Untuk mendengar aktif, pada awalnya kita harus memiliki kesediaan dulu untuk mencari tahu apa yang akan dikatakan pasangan kita. Lalu, kita menyimak dalam arti mencoba mencari makna “di balik” apa yang disampaikan oleh kata-kata. Artinya, bukan hanya yang keluar dari mulut, tetapi lebih penting lagi nada bicaranya, keras pelannya, mimik wajahnya dan bagaimana pula sikap tubuhnya.

Ada sebuah pepatah mengatakan bahwa Action speaks louder than words, yang kita wujudkan dalam bentuk tindakan, ternyata akan memberi kesan kuat, ketimbang apa yang kita katakan.

Nah, kalau kita mendengar aktif, kedua hal ini berjalan selaras. Yang disampaikan lewat mulut, didukung pula oleh faktor-faktor non verbal, yang biasa disebut bahasa tubuh. Jika saja ukhti arif dalam mencermati bagaimana suami ukhti saat ia mengekspresikan perasaannya pada ukhti tentu kalian berdua akan lebih bisa memahami satu sama lain. Setiap pasangan pasti punya cara yang berbeda dalam mengekspresikan keinginan dan harapannya pada pasangannya. Inilah yang ingin dieksplorasi dalam sebuah komunikasi.
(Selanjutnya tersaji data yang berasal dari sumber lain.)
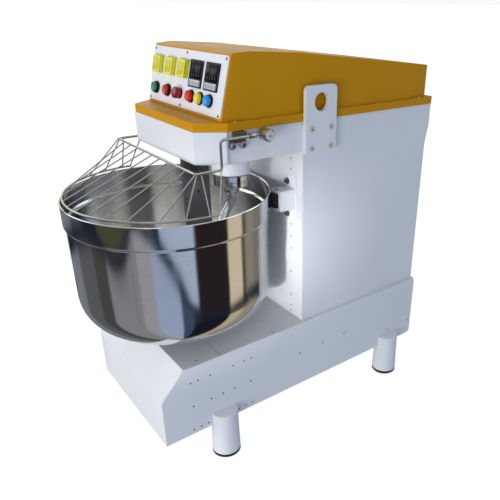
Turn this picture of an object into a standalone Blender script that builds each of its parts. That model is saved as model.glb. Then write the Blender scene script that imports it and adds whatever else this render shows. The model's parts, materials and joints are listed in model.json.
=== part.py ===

Bukankah tujuan sebuah komunikasi adalah mencari kesesuaian pendapat dan memperoleh kedudukan yang dilandasi oleh saling mengerti satu sama lain?

Dari awal tampaknya yang terjadi selama ini adalah ukhti mencoba untuk mewujudkan keinginan ukhti pada suami ukhti secara satu arah saja. Padahal, sebagai seorang manusia, tentunya suami ukhti juga punya keinginan juga dan sebagai seorang anak dia pun punya keinginan tertentu bagi orang tuanya. Adakah ukhti tahu apa sebenarnya yang diinginkan suami ukhti? Adakah ukhti tahu keinginan suami yang ingin dia wujudkan dalam perkawinannya?

Ukhti ingin dia mandiri dengan mempunyai rumah sendiri. Suami ukhti pun mewujudkannya karena dia sendiri memang tidak terlarang untuk mewujudkan hak itu. Terlebih dalam hal ini ada manfaat yang bisa diambil dari hak tersebut, yaitu menjauhkan problema yang tampaknya akan muncul antara mertua dan ukhti (baca= menantu) yang dapat mengeruhkan kejernihan hubungan kekeluargaan. Hanya saja, ada satu keinginan ukhti yang tampaknya akan sulit dilakukan. Yaitu lepas 100% dari orang tua suami, terutama dari kedekatan beliau dengan ibunya.

Kedudukan ibu dalam Islam itu sangatlah mulia. Rasulullah-pun menyebut kata ibu sebanyak tiga kali ketika ditanyakan pada siapa seseorang sebaiknya berbakti, baru kemudian ayah. Dalam Islam, seorang anak lelaki itu adalah milik ibunya. Artinya, kedudukan ibu tidak langsung begitu saja lepas dari kehidupannya setelah dia menikah, meski dia sudah memiliki istri (hal sebaliknya terjadi pada seorang wanita; setelah dia menikah maka dia menjadi milik suaminya dan kedudukan suami menjadi lebih utama ketimbang kedudukan kedua orang-tuanya dengan catatan, selama itu tidak berhubungan dengan kemunkaran). Jadi, jika ada seorang suami yang ingin berbakti pada ibunya (baca= orang tuanya) maka istri terlarang untuk menghalangi hak tersebut, termasuk usaha yang mengarahkan pada putusnya tali silaturahim antara ibu dan anak.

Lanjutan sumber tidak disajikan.